Now to be middle class is to be devalued, conflicted (as in David Brooks’ famous portrait of boomers as Bo-Bo’s, half bourgeois and half bohemian), or consigned to Mencken’s “booboisie.”

Magazines, with their lush photos and wishful worlds of beautiful people and fine homes, cater to the aspirations of the broad (and sometimes upper) middle class. That’s one reason advertisers like their glossy moods. But they also speak to the higher aspirations of such readers, or at least they did when publishers and editors pushed them in this direction. Newsweek was a classic example.

I broke into journalism on the magazine side, working for the wonderful magazine published by King Broadcasting in the Stimson Bullitt years, Seattle Magazine. One of my colleagues there was Charles Michener, who, as it happened, left to go work for Newseek when it was a very hot magazine. I got in touch with Charles, now living in his native Cleveland, to get his take on the passing of the print version of Newsweek. Here’s what he wrote.

“I have sad thoughts about Newsweek, but I saw the end coming a long time ago. As you may recall, I was there during its heyday in the 1970s and early '80s. Newsweek was then the ‘hot’ magazine in NYC. It was the upstart among the three newsmagazines, which was its appropriate role in light of Time's ‘ownership’ of the franchise.

Newsweek pioneered in the use of bylines by the writers — reinforcing the magazine's heterodox nature, its more freewheeling, less formulaic, more opinionated aura. Years earlier it had introduced weekly columns, and they were a sensible, diverse bunch (Stewart Alsop, Robert Samuelson, George Will, Shana Alexander, Meg Greenfield, etc.). Newsweek was (somewhat grudgingly) ahead in its promotion of women editors and writers (see Lynn Povich's new book on the subject). Its special largely single-subject issues (‘The Arts in America,’ ‘Criminal Justice in America,’ etc.) were bold and novel at the time. It had superb foreign bureaus.

“And of course under Jack Kroll and then under me, it produced reams of weekly coverage of the arts, second only in space to National Affairs and far more than Time did (as Robert Hughes used to enviously point out).

“Toward the end of the '70s, the magazine felt a need to re-invent itself. There was a conference of top editors to discuss ‘the future of the newsmagazine,’ and essentially it came down to two paths: 1) grow somewhat smaller and more serious, becoming an American version of The Economist; or 2) become more mainstream and popular, a kind of People with a Washington slant. It took the second route and began a long decline.

“It more frequently followed the trends and topics of the popular culture (including the political culture) and stopped leading the culture, breaking less new ground, becoming content to echo and reinforce what was already familiar. Its coverage of serious culture dwindled to a shadow. Never would it have put on its cover (as we did) such subjects as George Balanchine, V.S. Naipaul, Beverly Sills, Joyce Carol Oates, Vanessa Redgrave, Harold Pinter, Toni Morrison, Jasper Johns, Figurative Art, John Cheever, Luciano Pavarotti, Itzahk Perlman, and Vladimir Horowitz.

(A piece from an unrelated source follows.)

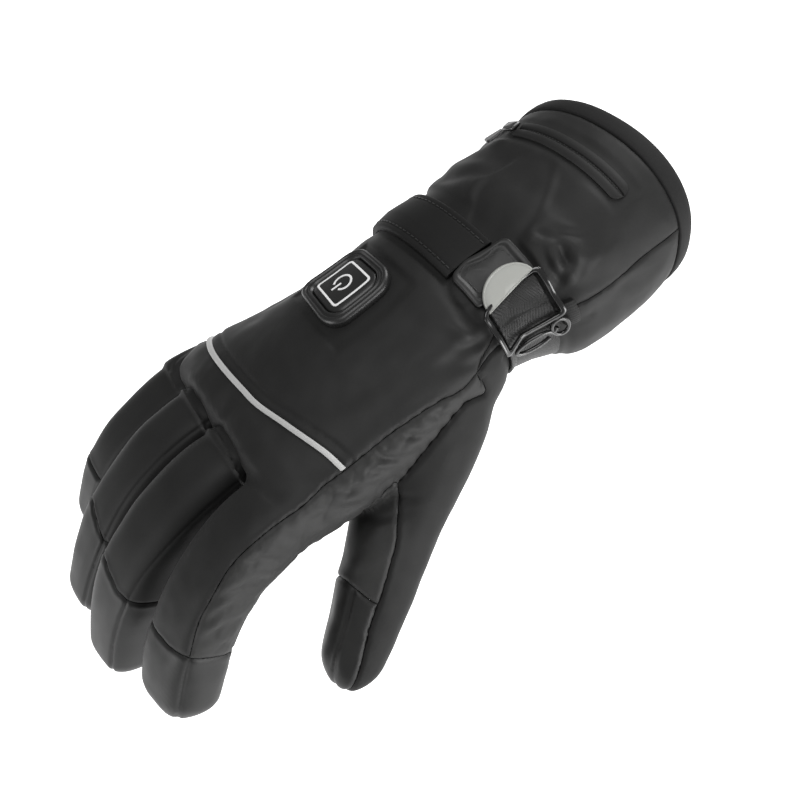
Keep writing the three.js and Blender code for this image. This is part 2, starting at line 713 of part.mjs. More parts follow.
const rimProfile = [
  [0, -bindingProud],
  [bindingEdge, bindingProud],
  [bindingWidth - bindingEdge, bindingProud],
  [bindingWidth, -bindingProud / 2],
];
const binding = loft(rimProfile.map(([along, lift]) => {
  const { frame, section } = sleeveAt(-cuffLength + along);
  return ringAt(frame, section, sleevePoints, lift);
}));
add('rim_binding', binding.subtract(hollows), edgeBinding);

// Hand: everything that isn't a separate finger, then its panels
const others = paths.filter((path) => path !== indexPath);
const fingerOuter = new Map([...paths, thumbPath].map((path) =>
  [path, fingerSolid(path, path === thumbPath ? thumbFirst : 0, fingerSteps, fingerPoints)]));
const rootOf = (path, further = 0) => spaceBeyond(path.at(path.root + further).frame);
const capOf = (path, further = 0) => spaceBeyond(path.at(path.cap + further).frame);
const hand = wholeSolid([
  handSolid(gap / 2, 7, sleevePoints),
  ...others.map((path) => fingerOuter.get(path).subtract(rootOf(path))),
  fingerOuter.get(indexPath).subtract(capOf(indexPath)),
  fingerOuter.get(thumbPath),
]);
const freeFingers = wholeSolid(others.map((path) =>
  fingerSolid(path, path.root, fingerSteps, fingerPoints, gap)));
const handShell = hand.subtract(freeFingers).subtract(hollows);

const backSeamAt = (reach) => readTable(backSeam, reach / handLength).angle;
const palmSeamAt = (reach) => readTable(palmSeam, reach / handLength).angle;
const pipingAngles = steps(pipingFrom, pipingTo, 18);
const pipingAt = (angle) => readTable(pipingLine, angle).reach * handLength;
const farReach = 1.12 * handLength;
const indexCapPast = 0.02 * indexLength;
const thumbPast = 0.06 * thumbLength;
const indexSeamAt = (distance) => readTable(indexSeams, (distance - indexPath.inset) / indexPath.length);
const thumbSeamAt = (distance) => readTable(thumbSeams, (distance - thumbPath.inset) / thumbPath.length);
const seamTurn = 0.5;
const fingerSeamTurn = 1.3;

/** A block of space round a finger between two seams. */
function fingerSector(path, from, to, count, anglesAt) {
  return loft(steps(from, to, count).map((distance) => {
    const { frame, section } = path.at(distance);
    const [start, end] = anglesAt(distance);
    return sectorRing(frame, section, start, end);
  }));
}

const gussetSpace = (widen, fingerWiden, further) => {
  const onHand = sleeveSector(gussetStart * handLength - further, farReach, 9, palmSeamAt, backSeamAt, widen);
  const indexFrom = gussetIndexStart * indexLength;
  return onHand.add(fingerSector(indexPath, indexFrom, indexPath.cap + indexCapPast, 6, (distance) => {
    const seams = indexSeamAt(distance);
    return [seams.palm - fingerWiden, seams.back + fingerWiden];
  }));
};

/** A point out from the sleeve's middle through its surface, at a share of the distance. */
function throughSleeve(reach, angle, share) {
  const { frame, section } = sleeveAt(reach);
  const middle = new THREE.Vector3(0, section.lean, section.rise).applyMatrix4(frame);
  return sectionPoint(frame, section, radians(angle)).sub(middle).multiplyScalar(share).add(middle);
}

/** Space over the back from a line that follows the piping out to the far reach. */
function spacePast(offset, fromAngle, toAngle) {
  return loft([fromAngle, ...pipingAngles, toAngle].map((angle) => {
    const start = pipingAt(angle) + offset;
    const reaches = steps(start, farReach + gap, 5);
    return [...reaches.map((reach) => throughSleeve(reach, angle, 1.8)),
      ...reaches.reverse().map((reach) => throughSleeve(reach, angle, 0.1)),
      ...[0.8, 0.95, 1.1].map((share) => throughSleeve(start, angle, share))];
  }));
}

const knuckleBackSpace = (lap, widen, past) => {
  const indexFrom = knuckleIndexStart * indexLength;
  return fingerSector(indexPath, indexFrom, indexPath.cap + past, 6, (distance) => {
    const seams = indexSeamAt(distance);
    return [seams.back - lap, seams.far + widen];
  });
};
const knuckleBack = knuckleBackSpace(seamLap, 0, indexCapPast);
const knuckleBackWide = knuckleBackSpace(seamLapWide, fingerSeamTurn, 1.5 * indexCapPast);
const halfPiping = pipingWidth / 2;
const knuckleSpace = spacePast(halfPiping + gap, pipingLap, ulnarSeam + ulnarLap);
const pipingRoom = spacePast(-halfPiping - gap, pipingLapWide, ulnarSeam + ulnarLapWide);
const backSpaceWith = (widen) => sleeveSector(-gap, farReach, 10, backSeamAt, () => ulnarSeam, widen);
const backSpace = backSpaceWith(0);
const backSpaceWide = backSpaceWith(seamTurn);

const thumbRoom = fingerSolid(thumbPath, thumbFirst, fingerSteps, fingerPoints, gap);
const gusset = gussetSpace(0, 0, 0).subtract(thumbRoom);
const gussetWide = gussetSpace(seamTurn, fingerSeamTurn, gap).subtract(fingerOuter.get(thumbPath));
const besideGusset = handShell.subtract(gussetWide);
const overBack = besideGusset.intersect(backSpace);
add('side_gusset', handShell.intersect(gusset), stretchPanel);
add('back_panel', largest(overBack.subtract(pipingRoom)), shellFabric);
const indexBack = besideGusset.intersect(knuckleBack).intersect(rootOf(indexPath, -gap));
add('knuckle_panel', largest(overBack.intersect(knuckleSpace).add(indexBack)), shellFabric);
const underside = besideGusset.subtract(backSpaceWide).subtract(knuckleBackWide);
const indexRoom = fingerSolid(indexPath, indexPath.root, fingerSteps, fingerPoints, gap);
add('index_stall', underside.intersect(indexRoom).intersect(rootOf(indexPath, gap)), palmLeather);

const thumbEnd = thumbPath.total + thumbPast;
const thumbSide = (widen, from) => fingerSector(thumbPath, from, thumbEnd, 8, (distance) => {
  const seams = thumbSeamAt(distance);
  return [seams.far - widen, seams.near + 360 + widen];
});
const thumbFree = fingerOuter.get(thumbPath).subtract(hollows);
const thumbInner = thumbFree.intersect(thumbSide(0, thumbPath.root + gap));
add('thumb_stall', thumbInner.subtract(capOf(thumbPath)), stretchPanel);
add('thumb_cap', thumbInner.intersect(capOf(thumbPath, gap)), capLeather);
const palm = underside.subtract(indexRoom.intersect(rootOf(indexPath)));
add('palm_panel', largest(palm.subtract(thumbSide(fingerSeamTurn, thumbPath.root))), palmLeather);

addFitting('reflective_piping', wrappedStrip(pipingAngles, pipingAt,
  [[-halfPiping, -pipingDepth], [halfPiping, -pipingDepth], [halfPiping, 0], [halfPiping * 0.5, pipingProud],
    [-halfPiping * 0.5, pipingProud], [-halfPiping, 0]]), reflective);

// Fingers: stall and tip cap
paths.forEach((path, k) => {
  const neighbour = paths[k - 1];
  const outer = fingerOuter.get(path).subtract(hollows);
  const shell = neighbour ? outer.subtract(fingerSolid(neighbour, 0, fingerSteps, fingerPoints, gap)) : outer;
  if (path !== indexPath) {
    add(`${path.name}_stall`, largest(shell.intersect(rootOf(path, gap)).subtract(capOf(path))), shellFabric);
  }
  add(`${path.name}_cap`, shell.intersect(capOf(path, gap)), capLeather);
});

// Strap: fabric over the back, a leather end, the label plate, the buckle and the webbing
const atStrap = () => strapCentre;
const angleSteps = (from, to, turn) => steps(from, to, Math.round(Math.abs(to - from) / turn));
addFitting('wrist_strap', wrappedStrip(angleSteps(strapFrom, strapTo, 9), atStrap,
  strapProfile(strapWidth, seat, strapThick, strapBevel)), strapFabric);
const patchMiddle = (patchFrom + patchTo) / 2;
const patchOutline = roundedOutline({ reach: patchCentre, angle: patchMiddle, width: patchWidth,
  turn: patchFrom - patchTo, corner: patchCorner, cornerTurn: patchCornerTurn, perSide: 3, perCorner: 2 });
addFitting('strap_patch', wrappedPlate(patchOutline, plateLayers(seat, patchThick)), capLeather);
const buckleFrame = { reach: patchCentre, angle: (buckleFrom + buckleTo) / 2, perSide: 4, perCorner: 1 };
const buckleOutline = roundedOutline({ ...buckleFrame, width: buckleWidth, turn: buckleFrom - buckleTo,
  corner: buckleCorner, cornerTurn: buckleCornerTurn });
const windowTurn = buckleFrom - buckleTo - 2 * buckleBarTurn;
const windowOutline = roundedOutline({ ...buckleFrame, width: buckleWidth - 2 * buckleBar, turn: windowTurn,
  corner: buckleCorner / 2, cornerTurn: buckleCornerTurn / 2 });
const buckleLow = patchThick + seat;
const buckleHigh = buckleLow + buckleThick;
const buckleBlock = wrappedPlate(buckleOutline, rimLayers(buckleLow, buckleHigh));
const buckleWindow = wrappedPlate(windowOutline, flatLayers(buckleLow - windowCut, buckleHigh + windowCut));
addFitting('buckle', buckleBlock.subtract(buckleWindow), plastic);
const plateFlat = buckleFrom + plateClearTurn;
const plateOutline = [
  ...steps(0, 180, 9).map((turn) => [patchCentre + plateRadius * Math.cos(radians(turn)),
    plateFlat + plateTurn * Math.sin(radians(turn))]),
  ...steps(-1, 1, 6).slice(1, -1).map((share) => [patchCentre + plateRadius * share, plateFlat]),
];
const plateLow = patchThick + plateSeat;
const plateBlock = wrappedPlate(plateOutline, plateLayers(plateLow, plateLow + plateThick));
addFitting('label_plate', plateBlock, paleLabel);
addFitting('strap_webbing', wrappedStrip(angleSteps(webbingFrom, webbingTo, 9), () => patchCentre,
  strapProfile(webbingWidth, webbingSeat, webbingThick, webbingBevel)), webbing);

// Button: a rubber base with a raised rim, its face, the light's frame and the on/off mark
const turnPerMm = THREE.MathUtils.radToDeg(1 / buttonRadius);
const buttonPlate = (size, layers, round = buttonRound) => wrappedPlate(roundedOutline({
  reach: buttonReach, angle: buttonAngle, width: size, turn: size * turnPerMm,
  corner: size * round, cornerTurn: size * round * turnPerMm }), layers);
const faceSize = buttonSize - 2 * buttonRim;
const faceLow = seat + buttonFloor + gap;
const faceTop = buttonThick - buttonSink;
const faceRoom = buttonPlate(faceSize + 2 * gap, flatLayers(faceLow - gap, buttonThick + 1));
const baseBlock = buttonPlate(buttonSize, rimLayers(seat, buttonThick, baseBevel));
addFitting('button_base', baseBlock.subtract(faceRoom), rubber);
addFitting('button_face', buttonPlate(faceSize, rimLayers(faceLow, faceTop, faceBevel)), rubber);
const printLow = faceTop + gap / 2;
const printHigh = printLow + printThick;
addFitting('button_light', buttonPlate(lightSize, flatLayers(printLow, printHigh), lightRound)
  .subtract(buttonPlate(lightSize - 2 * lightLine, flatLayers(printLow - 1, printHigh + 1), lightRound)),
whitePrint);
const markFrame = frameOn(buttonReach, buttonAngle, printLow);
const arc = new THREE.Shape().absarc(0, 0, markSize / 2, radians(markOpening), radians(360 - markOpening));
arc.absarc(0, 0, markSize / 2 - lightLine, radians(360 - markOpening), radians(markOpening), true);
const markDepth = { depth: printThick, bevelEnabled: false, curveSegments: 8 };
addFitting('button_mark_ring', solidFrom(new THREE.ExtrudeGeometry(arc, markDepth), markFrame), whitePrint);
addFitting('button_mark_stroke', solidFrom(new THREE.BoxGeometry(markSize / 2, lightLine, printThick),
  chain(markFrame, move(markSize * 0.4, 0, printThick / 2))), whitePrint);

// Zipped pocket on the cuff: its welt, the slider and the pull
const pocketHalf = pocketWidth / 2;
const slotHalf = zipSlot / 2;
const slotDepth = pocketThick * 0.6;
const pocketTop = pocketHalf - pocketBevel;
const pocketProfile = [
  [-pocketHalf, gap], [pocketHalf, gap], [pocketHalf, slotDepth], [pocketTop, pocketThick],
  [slotHalf, pocketThick], [slotHalf, slotDepth], [-slotHalf, slotDepth], [-slotHalf, pocketThick],
  [-pocketTop, pocketThick], [-pocketHalf, slotDepth],
];
addFitting('pocket_welt', wrappedStrip(angleSteps(pocketFrom, pocketTo, 9), () => pocketReach, pocketProfile),
  edgeBinding);
const sliderAngle = pocketTo + sliderTurn;
const sliderFrame = frameOn(pocketReach, sliderAngle, gap + sliderThick / 2);
const slider = new THREE.BoxGeometry(sliderWidth, sliderLength, sliderThick);
addFitting('zip_slider', solidFrom(slider, chain(sliderFrame, move(0, 0, gap))), darkMetal);
const pull = new THREE.Shape().moveTo(-pullNarrow / 2, 0).lineTo(pullNarrow / 2, 0)
  .lineTo(pullWide / 2, pullLength).lineTo(-pullWide / 2, pullLength);
pull.closePath();
const pullReach = pocketReach + sliderWidth / 2 + 2 * gap;
const pullFrame = chain(frameOn(pullReach, sliderAngle, gap + sliderThick / 2), turnZ(pullTurn));
addFitting('zip_pull', solidFrom(new THREE.ExtrudeGeometry(pull, { depth: pullThick, bevelEnabled: false }),
  pullFrame), darkMetal);

// Side clip: a webbing loop behind the buckle, and a plastic ring with a hook
addFitting('clip_loop', wrappedStrip(steps(loopFrom, loopTo, 4), () => loopReach,
  strapProfile(loopWidth, gap, gap + loopThick, strapBevel)), webbing);
const clipFrame = frameOn(clipReach, clipAngle, loopThick + 2 * gap + clipRod);
const clipApart = clipRing + clipRod / 2;
const ringFrame = chain(clipFrame, move(-clipApart, -clipRing / 2, 0));
const hookFrame = chain(clipFrame, move(clipApart, clipRing / 2, 0));
addFitting('side_clip', solidFrom(new THREE.TorusGeometry(clipRing, clipRod, 6, 10), ringFrame)
  .add(bentRod(hookFrame, clipHook, clipRod, hookFrom, hookTo, 9)), plastic);

export default glove;
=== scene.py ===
"""A padded, heated winter glove for the right hand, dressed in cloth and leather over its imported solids.

The shapes are worked out in millimetres in the hand's own frame: x is the reach from the wrist towards the
fingertips, y is the side towards the thumb, and z is the rise out of the back of the hand. An angle round a
section starts at the thumb side (0) and goes over the back (90) to the little finger's side (180) and the
palm (270). Each mesh is turned into the row's frame and into metres when it is made.
"""

from __future__ import annotations

import logging
import math
from dataclasses import dataclass
from enum import Enum
from typing import Sequence

import bpy
import numpy as np
from mathutils import Matrix, Vector, kdtree, noise

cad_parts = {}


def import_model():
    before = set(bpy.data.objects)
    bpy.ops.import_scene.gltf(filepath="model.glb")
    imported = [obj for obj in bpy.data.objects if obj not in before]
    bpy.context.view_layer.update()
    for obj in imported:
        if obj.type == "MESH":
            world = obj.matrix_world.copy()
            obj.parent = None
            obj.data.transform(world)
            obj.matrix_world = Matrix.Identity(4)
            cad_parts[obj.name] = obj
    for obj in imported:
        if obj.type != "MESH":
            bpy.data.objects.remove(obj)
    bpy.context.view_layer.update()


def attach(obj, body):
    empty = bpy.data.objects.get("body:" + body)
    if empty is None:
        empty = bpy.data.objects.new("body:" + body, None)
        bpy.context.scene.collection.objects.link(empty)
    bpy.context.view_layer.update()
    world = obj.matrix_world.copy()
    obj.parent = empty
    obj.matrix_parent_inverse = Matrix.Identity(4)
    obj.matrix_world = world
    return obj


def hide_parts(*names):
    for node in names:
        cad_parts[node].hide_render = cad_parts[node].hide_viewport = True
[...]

“In the case of the Naipaul cover, which I wrote, I remember a furious discussion over what I felt was our obligation to occasionally introduce a serious literary subject like Naipaul, instead of that week's rival subject — video games. A few years later, video games would have won hands down.

“I watched sadly (along with others of my era) as Newsweek gradually lost its authority as a ‘newsmaker,’ its sense of adventure. Conspicuously, the magazine's appearance, style, and substance reflected this decline — the diminished length of stories and greater use of pictures, the cluttered layouts, the jolting typefaces, the general middlebrow crassness.

“Occasionally, the magazine would pull off an interesting quasi-scoop and a story worth reading, but at least in my New York circles, it was no longer a must-read. It retained its relevance in Washington as a major vehicle for political news, but became irrelevant to the culture at large.

“The Washington Post's ownership of Newsweek (engineered by Phil Graham) was never a happy fit; the Post and Katherine Graham resented what they perceived as a ‘New York’ disdain for Washington grubbiness, regarding us as something of a an upstart stepchild. Newsweek never had a really strong voice in the Washington Post Company. All this, of course, was in contrast to Time, which (while not exactly flourishing) enjoyed its position as the flagship publication in a great family of magazines, all published in New York.

“And of course the end was accelerated by the rise of the 24-hour news cycle, the proliferation of news on the Internet, the disappearance of ‘authority’ throughout the media as cacophony crescendoed and the rabble roared. There simply was no more room for a magazine like Newsweek — and now we'll see how long Time maintains its print edition. “Meanwhile, of course, The Economist sticks to its guns and flourishes as never before. It is now, by far, the best ‘American’ newsmagazine.”